As caches expire, the banner will gradually appear on pages within a 10 minute window. The "staggered" rollout of the banner is acceptable, but could be improved upon if this becomes a requirement. If we want the banner to appear immediately on all pages, we should not use cache invalidation to achieve this. Cache invalidation is hard to get right, particularly when the objects we wish to invalidate exist in four layers of caching (and more than a dozen caches), as we have seen in incidents related to cache invalidation.
Rather than using cache invalidation to immediately display a banner on all pages we should implement this feature in another way. It is out of scope of this RFC to discuss how this feature might be provided.
Detailed implementation information is out of scope for this RFC.

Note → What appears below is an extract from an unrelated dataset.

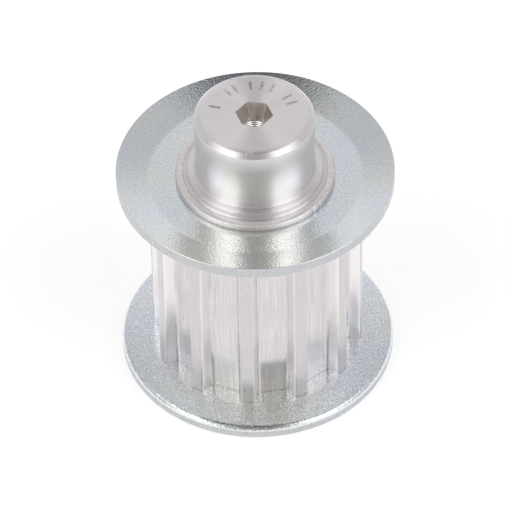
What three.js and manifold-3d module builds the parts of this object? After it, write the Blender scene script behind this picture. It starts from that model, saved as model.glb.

This work will be completed by Bill Franklin, as part of the Platform Reliability service team. We anticipate this work should be completed in 1-2 weeks.
This is an operational change for GOV.UK Content Designers, so we will need to do appropriate comms when making this change.
This RFC could go further and address other cache challenges. These problems are beyond the scope of the problem this RFC is seeking to solve.
When TTLs on pages are lower, there will be a stronger argument for retiring the cache-clearing-service and other cache invalidation jobs.
A longer term solution for making Static less dynamic or replacing Static is out of scope of this RFC.